Another type of important annotations is the relationships between ontology instances. Within Semantator, we allow users to create a single relationship between two instances at a time with the following procedure: 1. Move mouse cursor to the place that is between the start and end position of an instance; 2. Right click -> Add to Relate -> Relate [instance]; 3. Repeat steps 1 & 2 to choose the second instance; 4. Menu -> Create -> Relationships 5. Choose an object property to be used to link the two selected instances 6. On the bottom of the popup window, select one instance to be the subject of this new relationship 7. Done Figures 13 – 17 demonstrate this process.
Similar to instances, users can also delete any of the existing relationships by following the procedure below: 1. Move mouse cursor to the place that is between the start and end position of an instance; 2. Right clilck -> Delete Relationships -> Delete [instance]; 3. Choose one relationship to delete from the popup window -> Delete. Figures 18 – 19 show this deletion process.
One more functionality that Semantator provides is to annotate on the relationships between instances. For example, a user might want to add some customized comments or explanations to the instance relationships he/she created. This annotation process is described as following: 1. Following Steps 1-3 from Section 2.5; 2. Select a piece of text from the document; 3. Right click -> Annotate with Selected Text; 4. Choose one of the relationships between the two selected instances -> Done. Figure 20 shows this annotation process.

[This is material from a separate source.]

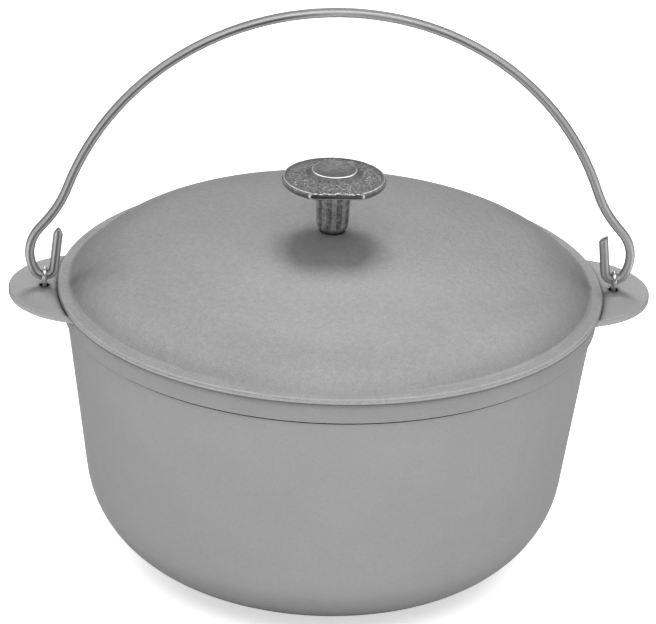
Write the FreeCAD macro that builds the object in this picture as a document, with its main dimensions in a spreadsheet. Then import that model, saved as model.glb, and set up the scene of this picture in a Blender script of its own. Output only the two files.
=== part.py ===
import FreeCAD, Part
import math
import os

import Sketcher
from FreeCAD import Vector

# A cast aluminium cauldron of about six litres, with its lid and wire bail.
# Millimetres, +Z up, the origin at the centre of the base. X runs through both ears.

SHEET = "sizes"

SIZES = {
    # Pot
    "pot_height": 144.0,
    "band_radius": 134.9,
    "band_height": 10.7,
    "wall_inset": 1.65,
    "wall_taper": 7.55,
    "corner_radius": 53.6,
    "wall_thickness": 3.8,
    "floor_thickness": 4.6,
    "groove_width": 1.4,
    "groove_depth": 0.7,
    "rim_round": 0.8,
    # Ears
    "ear_stand": 27.2,
    "ear_radius": 39.5,
    "ear_thickness": 3.6,
    "ear_root_round": 9.0,
    "ear_root_overlap": 0.4,
    # Lid
    "lid_overhang": 2.7,
    "lid_rise": 31.4,
    "lid_thickness": 3.6,
    "crown_radius": 525.0,
    "shoulder_radius": 46.8,
    "flange_width": 6.4,
    "flange_thickness": 2.8,
    "flange_round": 1.1,
    "shoulder_foot_round": 2.5,
    "locating_depth": 5.4,
    "locating_thickness": 3.2,
    "locating_clearance": 1.2,
    "boss_radius": 9.0,
    "boss_height": 3.0,
    # Knob
    "disc_radius": 26.15,
    "disc_edge": 3.4,
    "disc_bevel": 0.8,
    "knob_height": 33.1,
    "border_width": 1.3,
    "border_height": 0.35,
    "crown_ring_radius": 11.2,
    "crown_foot_radius": 13.7,
    "crown_height": 2.2,
    "face_rise": 2.1,
    "ring_width": 0.9,
    "dish_depth": 1.5,
    "gate_flat": 22.35,
    "stem_foot_radius": 8.1,
    "stem_top_radius": 8.95,
    "foot_height": 3.3,
    "foot_radius": 5.5,
    "flute_count": 10,
    "flute_radius": 2.0,
    "flute_depth": 0.7,
    # Screw and washer under the lid
    "screw_radius": 2.95,
    "screw_clearance": 0.3,
    "thread_clearance": 0.05,
    "screw_length": 14.0,
    "head_radius": 5.4,
    "head_height": 3.6,
    "socket_radius": 2.0,
    "socket_depth": 2.0,
    "washer_radius": 7.5,
    "washer_thickness": 1.4,
    # Eyes
    "eye_place": 0.3346,
    "eye_stand": 5.4,
    "eye_wire": 2.2,
    "eye_room": 0.35,
    "leg_gap": 0.1,
    "hole_room": 0.35,
    "neck_bend": 1.5,
    "leg_drop": 2.4,
    "leg_bend": 1.7,
    "leg_spread": 68.0,
    "leg_end": 5.0,
    # Bail
    "bail_wire": 4.8,
    "hook_radius": 5.6,
    "hook_leg_radius": 4.8,
    "hook_side_radius": 19.9,
    "hook_side_start": 30.0,
    "hook_lean": 40.0,
    "hook_straight": 5.4,
    "shoulder_bend": 60.0,
    "arch_start": 19.5,
    "leg_lean": 5.9,
    "wedge_leg": 21.1,
    "slant_leg": 19.3,
    "wedge_angle": 36.0,
    "wedge_nose": 1.0,
    "slant_angle": 28.0,
}


class Size:
    """A length, angle or ratio, known as a number and as an expression of the sheet's cells."""

    def __init__(self, number, text):
        self.number = number
        self.text = text

    def __add__(self, other):
        other = as_size(other)
        return Size(self.number + other.number, f"({self.text} + {other.text})")

    def __sub__(self, other):
        other = as_size(other)
        return Size(self.number - other.number, f"({self.text} - {other.text})")

    def __neg__(self):
        return Size(-self.number, f"(0 - {self.text})")

    def __mul__(self, other):
        other = as_size(other)
        return Size(self.number * other.number, f"{self.text} * {other.text}")

    def __truediv__(self, other):
        other = as_size(other)
        return Size(self.number / other.number, f"{self.text} / ({other.text})")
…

Furthermore, a user can annotate a relationship with another instance with the following steps: 1. Two instances (e.g., two events) and their relationships (e.g., before) need to be created before you can add more annotations to them; 2. Create another instance (e.g., an instance of the duration class); 3. Similarly to relate two instances, a user needs to add them to the relationship candidate list; 4. Left click and right click on the text of the duration instance created from step 2, and choose "Annotate with [Event2]"; 5. A new window will popup, listing all current relationships between the two instances added to the relationship candidate list; 5. The user can then choose any of these relationships to be annotated with the duration instance.
After users finish with their annotation on a loaded document, Semantator allows them to store the annotation results on their local hard disk in the RDF format. This can be done by clicking File -> Save -> Choose the format -> Provide the file path -> OK as shown in Figure 21.
In the future, we would like to add more functionalities to Semantator. First, since Knowtator has extensively used by researchers, we are interested in providing a module that can automatically translate Knowtator output to RDF with the support of a mapping ontology between the Knowtator schema and a domain ontology. Furthermore, we are interested in connecting Semantor to some Natural Language Processing (NLP) tools (e.g., cTAKES, OpenNLP, etc.) so that the loaded document can be processed automatically and then corrected and augmented through manual annotations. We hope that using such automatic tools could make the annotation process less time-consuming and thus facilitate the entire process. Finally, we would like to enhance Semantator with some query capability so that users can issue queries (e.g., SPARQL) based on the annotation results.